Já o compositor Ronaldo Bastos, uma das vozes mais enfáticas na defesa da política de Ana de Hollanda para os direitos autorais, critica a sugestão de Sader sobre o que seria uma descontinuidade do debate sobre a reforma da Lei por parte da atual gestão do MinC. Ele, no entanto, questiona a associação entre a saída do sociólogo e esse debate:

- O projeto dele para a Casa de Rui Barbosa era o de politizar uma instituição que tem outro tipo de papel. Isso me pareceu uma coisa sectária, atrasada -- diz Bastos. - Outra coisa que me chamou atenção na entrevista dele à "Folha de S. Paulo" foi ele ter dito que o Gilberto Gil entendia de política, e o Caetano, não. Para mim, é o contrário. O Gil, quando ministro, disse coisas confusas, sobretudo no debate sobre direito autoral. O Caetano é honesto intelectualmente; o Gil é um grande compositor, mas intelectualmente ficou devendo.
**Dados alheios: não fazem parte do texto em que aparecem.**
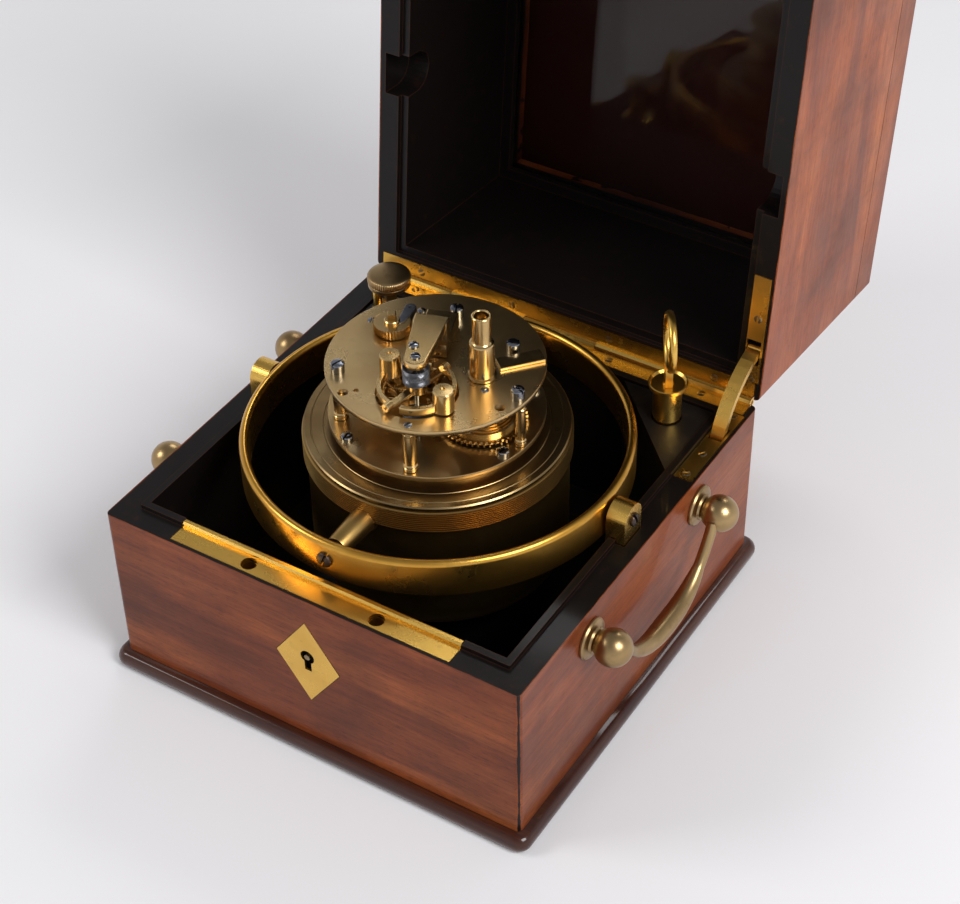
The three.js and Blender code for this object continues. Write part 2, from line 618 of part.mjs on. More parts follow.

O debate em relação à Lei do Direito Autoral fez com que o deputado federal Alessandro Molon (PT-RJ) propusesse ontem à Comissão de Educação e Cultura da Câmara uma audiência pública sobre o tema.
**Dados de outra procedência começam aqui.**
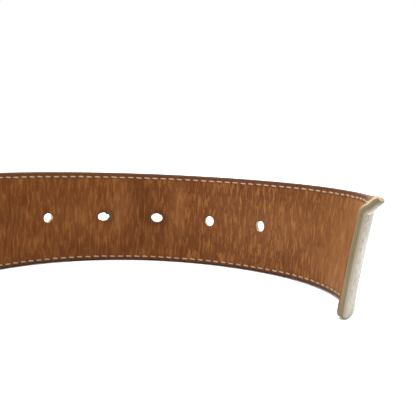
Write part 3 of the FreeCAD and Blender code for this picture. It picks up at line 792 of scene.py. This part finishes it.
# zip tape: a close herringbone weave
def tapeMaterial():
    material, tree, shader = startMaterial("wovenTape")
    place = node(tree, "TexCoord", {}).outputs["Object"]
    warp = node(tree, "TexWave", {"Vector": place, "Scale": tapeLook["warp"], "Distortion": 0.6},
                bands_direction="Z")
    weft = node(tree, "TexWave", {"Vector": place, "Scale": tapeLook["weft"], "Distortion": 0.8},
                bands_direction="DIAGONAL")
    weave = times(tree, warp.outputs["Fac"], weft.outputs["Fac"])
    grain = grouped(tree, "grain", {"Map": place, "Scale": tapeLook["grain"]})
    tone = weighted(tree, (weave, 1.0), (grain["Speckle"], 0.4))
    colour = mixColour(tree, band(tree, tone, 0.1, 1.0), tapeLook["dark"], tapeLook["light"])
    feed(tree, shader, {"Base Color": colour, "Roughness": band(tree, tone, 0.1, 1.0, 0.9, 0.75)})
    bumpInto(tree, shader, tone, 0.5, tapeLook["relief"])
    return material


metalLook = {
    # bright, tarnished, closeness of the tarnish
    "nickel": ((0.250, 0.240, 0.222), (0.165, 0.152, 0.132), 150.0),
    "brass": ((0.250, 0.160, 0.062), (0.120, 0.072, 0.028), 300.0),
    "wire": ((0.230, 0.225, 0.215), (0.150, 0.142, 0.130), 400.0),
    "relief": 0.1 * mm,
}


# cast or drawn metal, softly brushed, with tarnish in patches
def metalMaterial(name, bright, dull, patchScale):
    material, tree, shader = startMaterial(name)
    place = node(tree, "TexCoord", {}).outputs["Object"]
    worn = grouped(tree, "metal", {"Map": place, "Scale": patchScale})
    feed(tree, shader, {"Base Color": mixColour(tree, worn["Tarnish"], bright, dull),
                        "Roughness": worn["Roughness"], "Metallic": 1.0})
    bumpInto(tree, shader, worn["Height"], 0.25, metalLook["relief"])
    return material


looks = {
    "lining": liningMaterial(),
    "cream": creamMaterial("creamFace", belt["stitchMargin"]),
    "keeper": creamMaterial("creamKeeper", creamLook["keeperGroove"]),
    "flesh": fleshMaterial(),
    "cutOuter": cutMaterial("cutEdgeOuter", 1.0),
    "cutCore": cutMaterial("cutEdgeCore", 0.78),
    "cutLining": cutMaterial("cutEdgeLining", 0.92),
    "bobbinThread": threadMaterial("khakiThread", *threadLook["bobbin"]),
    "needleThread": threadMaterial("creamThread", *threadLook["needle"]),
    "tape": tapeMaterial(),
    "nickel": metalMaterial("satinNickel", *metalLook["nickel"]),
    "brass": metalMaterial("antiqueBrass", *metalLook["brass"]),
    "wire": metalMaterial("brightWire", *metalLook["wire"]),
}
print("materials made")


cameraView = {
    "place": Vector((-24.61, -152.29, 59.7)) * mm,
    "pitch": 6.53,          # degrees below level
    "roll": 2.3,
    "lens": 54.5,
}


def makeCamera():
    data = bpy.data.cameras.new("camera")
    data.lens = cameraView["lens"]
    data.sensor_width = 36.0
    data.clip_start = 0.005
    camera = addObject("camera", data)
    turn = Matrix.Rotation(math.radians(90 - cameraView["pitch"]), 4, "X")
    turn = turn @ Matrix.Rotation(math.radians(cameraView["roll"]), 4, "Z")
    camera.matrix_world = Matrix.Translation(cameraView["place"]) @ turn
    bpy.context.scene.camera = camera


studio = {
    "reach": 1.5,             # of the floor, from its middle
    "gap": 0.03 * mm,         # between the floor and the belt's lower edge
    "floor": (0.93, 0.93, 0.93),
    "world": 1.0,
    "lights": (
        # name, place, target, size, power
        ("key", (-0.95, -0.75, 0.60), (0.0, 0.10, 0.02), 0.8, 9.5),
        ("back", (0.10, 0.95, 0.80), (0.0, 0.05, 0.02), 0.9, 5.0),
        ("top", (0.05, 0.15, 1.30), (0.0, 0.05, 0.0), 1.4, 34.0),
    ),
}


def makeStudio():
    mesh = bpy.data.meshes.new("floor")
    half = studio["reach"]
    corners = [(-half, -half, 0), (half, -half, 0), (half, half, 0), (-half, half, 0)]
    mesh.from_pydata(corners, [], [(0, 1, 2, 3)])
    floor = addObject("floor", mesh)
    floor.location.z = -studio["gap"]
    material, tree, shader = startMaterial("paleFloor")
    feed(tree, shader, {"Base Color": (*studio["floor"], 1.0), "Roughness": 0.9, "Specular IOR Level": 0.1})
    mesh.materials.append(material)
    for name, place, target, size, power in studio["lights"]:
        data = bpy.data.lights.new(name, "AREA")
        data.size = size
        data.energy = power
        lamp = addObject(name, data)
        lamp.location = place
        lamp.rotation_euler = (Vector(target) - Vector(place)).to_track_quat("-Z", "Y").to_euler()
    world = bpy.data.worlds.new("studio")
    bpy.context.scene.world = world
    world.use_nodes = True
    background = world.node_tree.nodes["Background"]
    feed(world.node_tree, background, {"Color": (1.0, 1.0, 1.0, 1.0), "Strength": studio["world"]})
    bpy.context.scene.view_settings.view_transform = "Standard"


makeCamera()
makeStudio()
print("camera and studio made")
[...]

- Temos que tratar da lei e do papel do Escritório Central de Arrecadação e Distribuição, o Ecad. Tudo que traz transparência é positivo. Não vejo o porquê de se haver um órgão a salvo disso - afirma Molon.

Declaração causou perplexidade, diz Grassi

No PT, a saída de Sader é encarada com cautela. Um dos principais articuladores das políticas culturais do partido e presidente da Funarte, o ator Antonio Grassi diz que o fato de o sociólogo ter chamado Ana de Hollanda de "autista" causou perplexidade:

- Não se pode dizer que ele tenha caído. Ele foi anunciado, mas não nomeado. Ele foi sem nunca ter sido. Recebi as declarações com perplexidade, o Emir é uma pessoa que sempre participou de modo importante das discussões do partido.
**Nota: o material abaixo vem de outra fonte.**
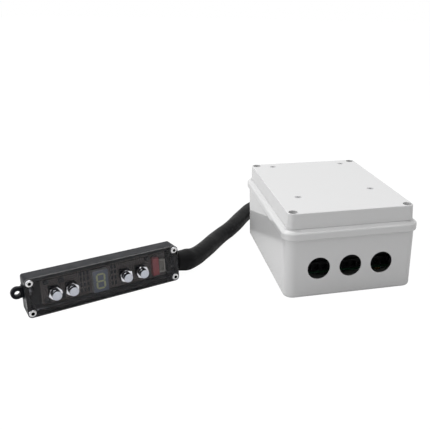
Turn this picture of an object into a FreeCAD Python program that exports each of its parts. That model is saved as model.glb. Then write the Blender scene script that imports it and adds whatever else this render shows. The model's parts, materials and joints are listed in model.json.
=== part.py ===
"""Pendant control station: a screwed plastic control box, a hand pendant with four
push-buttons and a one-digit display, and the sleeved cable between them.

Millimetres. +Z is up and the origin is the centre of the box's underside. The three
cable holes face -Y. The pendant stands on its long side to the left of the box.
Pendant pieces are drawn in a frame of their own, X along its length, Y up its height
and Z out of its cover's face, and then set in place.
"""
import FreeCAD, Part
import math
import os

V = FreeCAD.Vector
UP = V(0, 0, 1)

# control box
BOX_W, BOX_D = 121.0, 156.6
DRAFT = 1.0
BOX_R = 8.8
WALL = 2.8
FLOOR = 3.0
RIM_W, RIM_D = 125.4, 160.9
RIM_R = 10.9
RIM_LOW, RIM_HIGH = 54.4, 61.8
LEDGE_LOW, LEDGE_TOP = 58.6, 63.6
LEDGE_IN = 6.6
LID_LOW, LID_TOP = 63.75, 77.7
LID_W, LID_D = 115.6, 151.1
LID_R = 5.0
LID_DRAFT = 0.8
LID_WALL = 2.6
LID_ROOF = 2.8
LID_SCREWS = [(-52.7, -70.6), (52.7, -70.6), (-52.7, 70.6), (52.7, 70.6)]
LID_SCREW_NAMES = ["fl", "fr", "bl", "br"]
BOSS_R, BOSS_LOW = 7.8, 38.0
WELL_R = 7.0
SEAL_W, SEAL_D, SEAL_BEND = 113.8, 149.3, 5.9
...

Já Morgana Eneile, secretária nacional de Cultura do PT, afirma que a saída de Sader não indica um ruptura entre o partido e o ministério:

- É um momento de cuidado. Às vezes acontecem diferenças, e a pessoa da liderança precisa resolver problemas. O que aconteceu não indica rachas. E o Emir ainda vai poder colaborar com o partido e com o governo.

Pouco após ser anunciado como próximo presidente da Casa de Rui Barbosa, Sader já vinha enfrentando resistência de funcionários da instituição por uma possível intenção de politização. Em entrevista ao GLOBO publicada em 5 de fevereiro, o sociólogo afirmou que pretendia fazer da Casa um centro de "grandes debates nacionais" onde estariam presentes "todas as vozes, mas sobretudo aquelas que não têm espaço hoje para expressar seu ponto de vista" na mídia tradicional. A declaração foi interpretada como uma proposta de mudança radical no perfil da Casa, tradicionalmente voltada para pesquisa e preservação históricas.

- Até ontem o clima na Casa Rui era de absoluta intranquilidade - diz a filóloga Rachel Valença, que deixou há um mês a Direção do Centro de Pesquisa da Casa para assumir a vice-presidência do Museu da Imagem do Som, justamente o cargo anteriormente ocupado por Ana de Hollanda. - Suas propostas ou eram redundantes ou não eram típicas de uma instituição de memória. Isso desconsidera o que é o cerne da casa.